Exercise directions: Extract, without alteration, each line from the start of the listing to the line bearing "return node".

** Begin Data block **

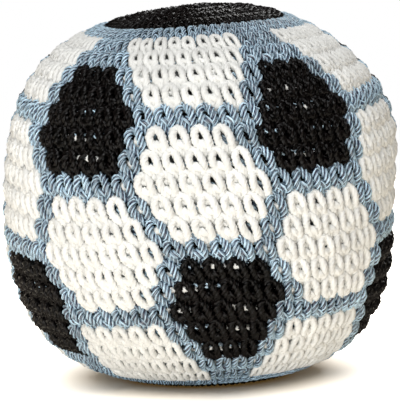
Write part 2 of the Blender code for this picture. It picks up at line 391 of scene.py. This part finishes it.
def add(tree, kind, inputs=None, **settings):
    """Add a node with its settings. An input is a value, or the output that is linked to it."""
    node = tree.nodes.new(kind)
    for name, value in settings.items():
        setattr(node, name, value)
    for name, value in (inputs or {}).items():
        if isinstance(value, bpy.types.NodeSocket):
            tree.links.new(value, node.inputs[name])
        else:
            node.inputs[name].default_value = value
    return node


def geometry_tree(name, sizes):
    """A new Geometry Nodes tree. Its named inputs are a mesh and these sizes, each of its kind."""
    tree = bpy.data.node_groups.new(name, "GeometryNodeTree")
    for label, kind in (("Geometry", "Geometry"), *sizes.items()):
        tree.interface.new_socket(label, in_out="INPUT", socket_type=f"NodeSocket{kind}")
    tree.interface.new_socket("Geometry", in_out="OUTPUT", socket_type="NodeSocketGeometry")
    return tree


def plied_yarn_tree():
    """Geometry Nodes: turns the edges of a mesh into plied yarn of the thickness they carry."""
    sizes = {
        "Plies": "Int",
        "Points per Ply": "Int",
        "Ply Depth": "Float",
        "Twist Pitch": "Float",
        "Step": "Float",
        "Finish": "Material",
    }
    tree = geometry_tree("plied_yarn", sizes)
    given = tree.nodes.new("NodeGroupInput").outputs

    # The path of each strand, which turns about itself once in a twist pitch
    path = add(tree, "GeometryNodeMeshToCurve", {"Mesh": given["Geometry"]})
    path = add(tree, "GeometryNodeCurveSplineType", {"Curve": path.outputs[0]}, spline_type="CATMULL_ROM")
    path = add(tree, "GeometryNodeSetSplineResolution", {"Geometry": path.outputs[0], "Resolution": 6})
    path = add(
        tree,
        "GeometryNodeResampleCurve",
        {"Curve": path.outputs[0], "Length": given["Step"]},
        mode="LENGTH",
    )
    place = add(tree, "GeometryNodeSplineParameter")
    turns = add(
        tree,
        "ShaderNodeMath",
        {0: place.outputs["Length"], 1: given["Twist Pitch"]},
        operation="DIVIDE",
    )
    start = add(tree, "GeometryNodeInputNamedAttribute", {"Name": "tone"}, data_type="FLOAT")
    twist = add(tree, "ShaderNodeMath", {0: turns.outputs[0], 1: start.outputs[0]}, operation="ADD")
    twist = add(tree, "ShaderNodeMath", {0: twist.outputs[0], 1: 2 * math.pi}, operation="MULTIPLY")
    path = add(tree, "GeometryNodeSetCurveTilt", {"Curve": path.outputs[0], "Tilt": twist.outputs[0]})
    path = add(
        tree,
        "GeometryNodeStoreNamedAttribute",
        {"Geometry": path.outputs[0], "Name": "along", "Value": place.outputs["Length"]},
        data_type="FLOAT",
        domain="POINT",
    )

    # The ring that is swept along it: a circle, drawn in between its plies
    sides = add(tree, "ShaderNodeMath", {0: given["Plies"], 1: given["Points per Ply"]}, operation="MULTIPLY")
    ring = add(tree, "GeometryNodeCurvePrimitiveCircle", {"Resolution": sides.outputs[0], "Radius": 1.0})
    around = add(tree, "GeometryNodeSplineParameter")
    angle = add(tree, "ShaderNodeMath", {0: around.outputs["Factor"], 1: 2 * math.pi}, operation="MULTIPLY")
    lobes = add(tree, "ShaderNodeMath", {0: angle.outputs[0], 1: given["Plies"]}, operation="MULTIPLY")
    crest = add(tree, "ShaderNodeMath", {0: lobes.outputs[0]}, operation="COSINE")
    crest = add(tree, "ShaderNodeMath", {0: crest.outputs[0], 1: 0.5, 2: 0.5}, operation="MULTIPLY_ADD")
    hollow = add(tree, "ShaderNodeMath", {0: 1.0, 1: crest.outputs[0]}, operation="SUBTRACT")
    hollow = add(tree, "ShaderNodeMath", {0: hollow.outputs[0], 1: given["Ply Depth"]}, operation="MULTIPLY")
    reach = add(tree, "ShaderNodeMath", {0: 1.0, 1: hollow.outputs[0]}, operation="SUBTRACT")
    spot = add(tree, "GeometryNodeInputPosition")
    lobed = add(
        tree,
        "ShaderNodeVectorMath",
        {0: spot.outputs[0], "Scale": reach.outputs[0]},
        operation="SCALE",
    )
    ring = add(tree, "GeometryNodeSetPosition", {"Geometry": ring.outputs[0], "Position": lobed.outputs[0]})
    east = add(tree, "ShaderNodeMath", {0: angle.outputs[0]}, operation="COSINE")
    north = add(tree, "ShaderNodeMath", {0: angle.outputs[0]}, operation="SINE")
    label = add(tree, "ShaderNodeCombineXYZ", {0: east.outputs[0], 1: north.outputs[0], 2: crest.outputs[0]})
    ring = add(
        tree,
        "GeometryNodeStoreNamedAttribute",
        {"Geometry": ring.outputs[0], "Name": "around", "Value": label.outputs[0]},
        data_type="FLOAT_VECTOR",
        domain="POINT",
    )

    thickness = add(tree, "GeometryNodeInputNamedAttribute", {"Name": "thickness"}, data_type="FLOAT")
    swept = {
        "Curve": path.outputs[0],
        "Profile Curve": ring.outputs[0],
        "Scale": thickness.outputs[0],
        "Fill Caps": True,
    }
    yarn = add(tree, "GeometryNodeCurveToMesh", swept)
    yarn = add(tree, "GeometryNodeSetShadeSmooth", {"Geometry": yarn.outputs[0]})
    yarn = add(tree, "GeometryNodeRealizeInstances", {"Geometry": yarn.outputs[0]})
    yarn = add(tree, "GeometryNodeSetMaterial", {"Geometry": yarn.outputs[0], "Material": given["Finish"]})
    tree.links.new(yarn.outputs[0], tree.nodes.new("NodeGroupOutput").inputs["Geometry"])
    return tree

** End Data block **

Solution:
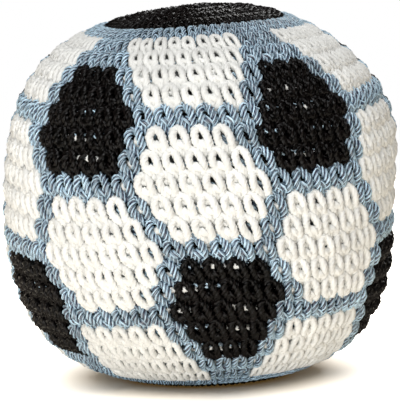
Write part 2 of the Blender code for this picture. It picks up at line 391 of scene.py. This part finishes it.
def add(tree, kind, inputs=None, **settings):
    """Add a node with its settings. An input is a value, or the output that is linked to it."""
    node = tree.nodes.new(kind)
    for name, value in settings.items():
        setattr(node, name, value)
    for name, value in (inputs or {}).items():
        if isinstance(value, bpy.types.NodeSocket):
            tree.links.new(value, node.inputs[name])
        else:
            node.inputs[name].default_value = value
    return node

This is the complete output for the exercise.